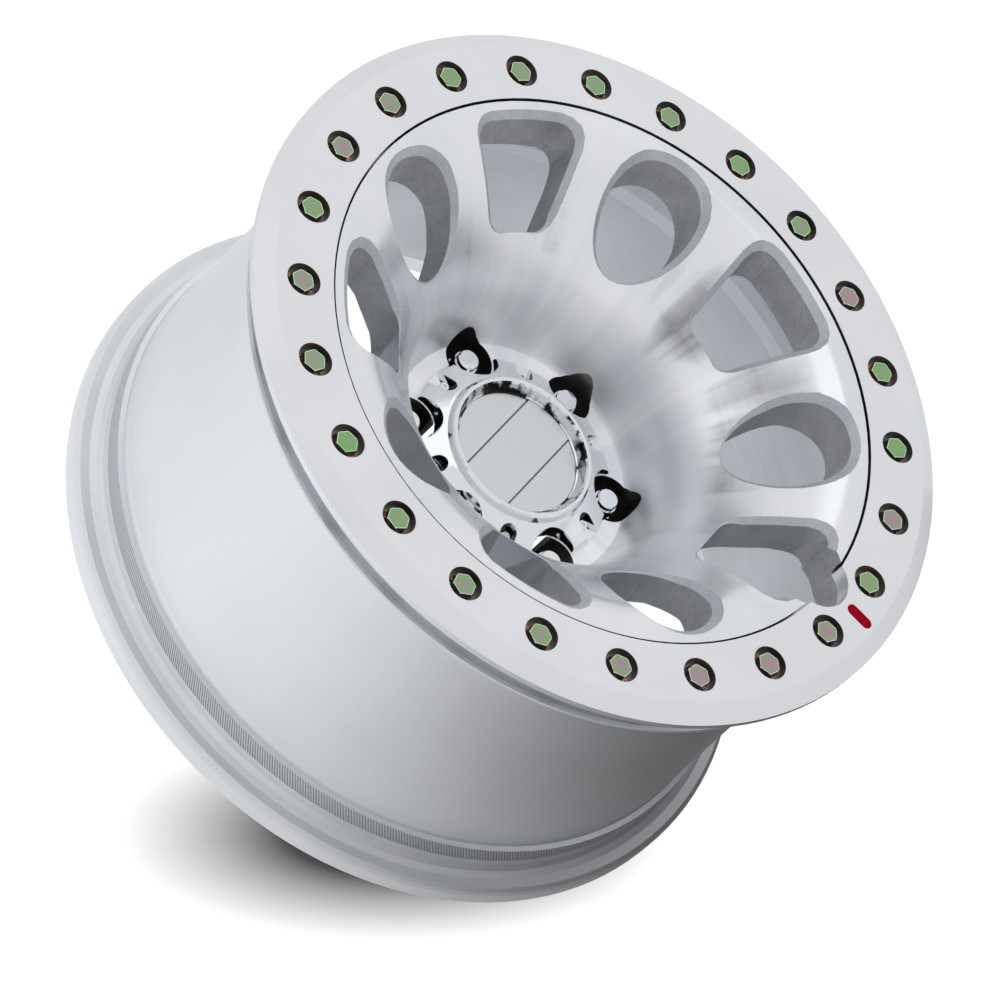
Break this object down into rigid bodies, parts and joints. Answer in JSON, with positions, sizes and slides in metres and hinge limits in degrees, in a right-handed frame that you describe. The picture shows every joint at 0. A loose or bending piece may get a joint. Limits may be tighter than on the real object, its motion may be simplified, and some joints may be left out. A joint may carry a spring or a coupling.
{
  "type": "beadlock wheel",
  "caption": "Cast road wheel with a dished window face, an outer clamping ring held by a circle of hex bolts, and a six-lug hub with a round cap.",
  "frame": {"origin": "centre of the hub bore on the mounting face", "axes": "+Z along the wheel axis to the outboard side, +X through the valve notch"},
  "size_m": [0.4712, 0.4712, 0.2559],
  "materials": {
    "cast_aluminium": "machined face, blasted window walls",
    "ring_aluminium": "satin turned",
    "zinc_steel": "zinc plated, iridescent",
    "insert_steel": "plain",
    "chrome_trim": "bright",
    "badge_metal": "brushed"
  },
  "bodies": {
    "root": {"wheel_body": "cast_aluminium", "beadlock_ring": "ring_aluminium", "ring_bolts": "zinc_steel", "ring_washers": "zinc_steel", "ring_inserts": "insert_steel", "hub_cap": "chrome_trim", "cap_badge": "badge_metal", "cap_screws": "chrome_trim", "lug_nuts": "chrome_trim"}
  },
  "joints": []
}
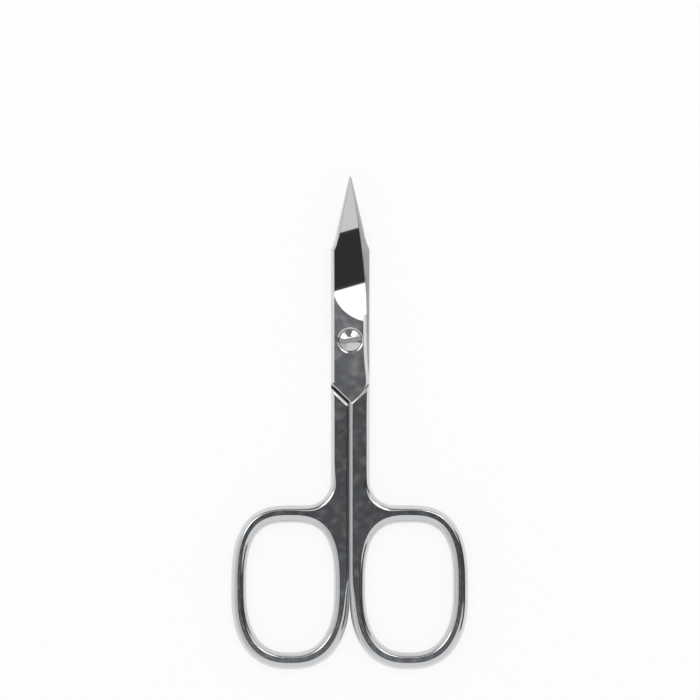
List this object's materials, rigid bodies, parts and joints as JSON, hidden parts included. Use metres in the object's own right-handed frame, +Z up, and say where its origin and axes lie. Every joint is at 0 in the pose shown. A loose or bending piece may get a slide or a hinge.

***

Each record above should be returned exactly as it appears.

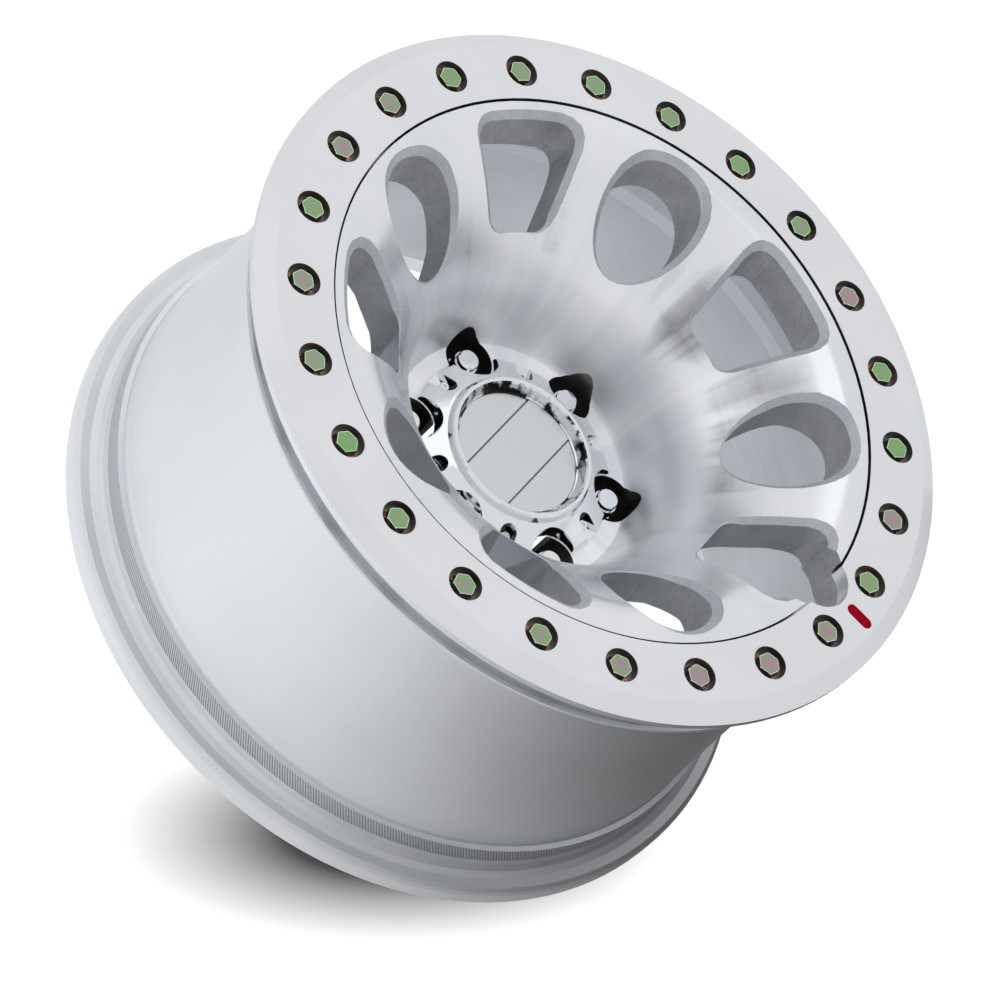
Break this object down into rigid bodies, parts and joints. Answer in JSON, with positions, sizes and slides in metres and hinge limits in degrees, in a right-handed frame that you describe. The picture shows every joint at 0. A loose or bending piece may get a joint. Limits may be tighter than on the real object, its motion may be simplified, and some joints may be left out. A joint may carry a spring or a coupling.
{
  "type": "beadlock wheel",
  "caption": "Cast road wheel with a dished window face, an outer clamping ring held by a circle of hex bolts, and a six-lug hub with a round cap.",
  "frame": {"origin": "centre of the hub bore on the mounting face", "axes": "+Z along the wheel axis to the outboard side, +X through the valve notch"},
  "size_m": [0.4712, 0.4712, 0.2559],
  "materials": {
    "cast_aluminium": "machined face, blasted window walls",
    "ring_aluminium": "satin turned",
    "zinc_steel": "zinc plated, iridescent",
    "insert_steel": "plain",
    "chrome_trim": "bright",
    "badge_metal": "brushed"
  },
  "bodies": {
    "root": {"wheel_body": "cast_aluminium", "beadlock_ring": "ring_aluminium", "ring_bolts": "zinc_steel", "ring_washers": "zinc_steel", "ring_inserts": "insert_steel", "hub_cap": "chrome_trim", "cap_badge": "badge_metal", "cap_screws": "chrome_trim", "lug_nuts": "chrome_trim"}
  },
  "joints": []
}
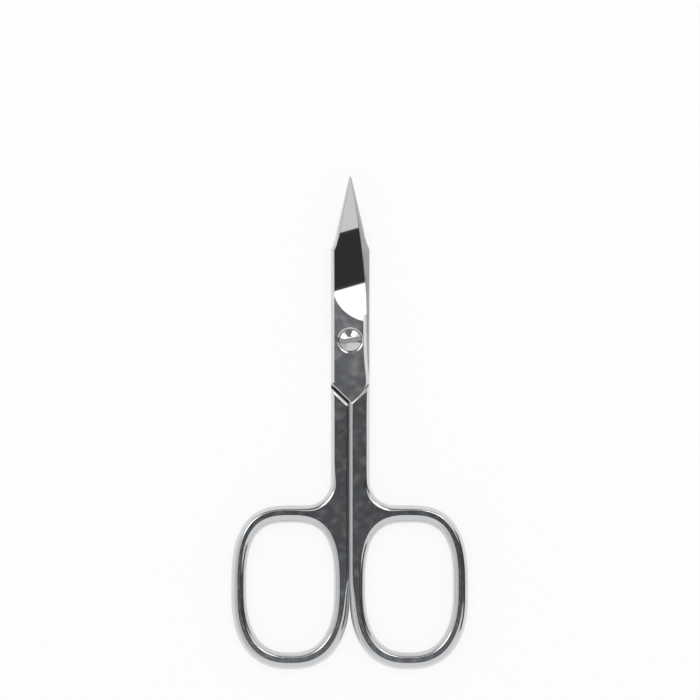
List this object's materials, rigid bodies, parts and joints as JSON, hidden parts included. Use metres in the object's own right-handed frame, +Z up, and say where its origin and axes lie. Every joint is at 0 in the pose shown. A loose or bending piece may get a slide or a hinge.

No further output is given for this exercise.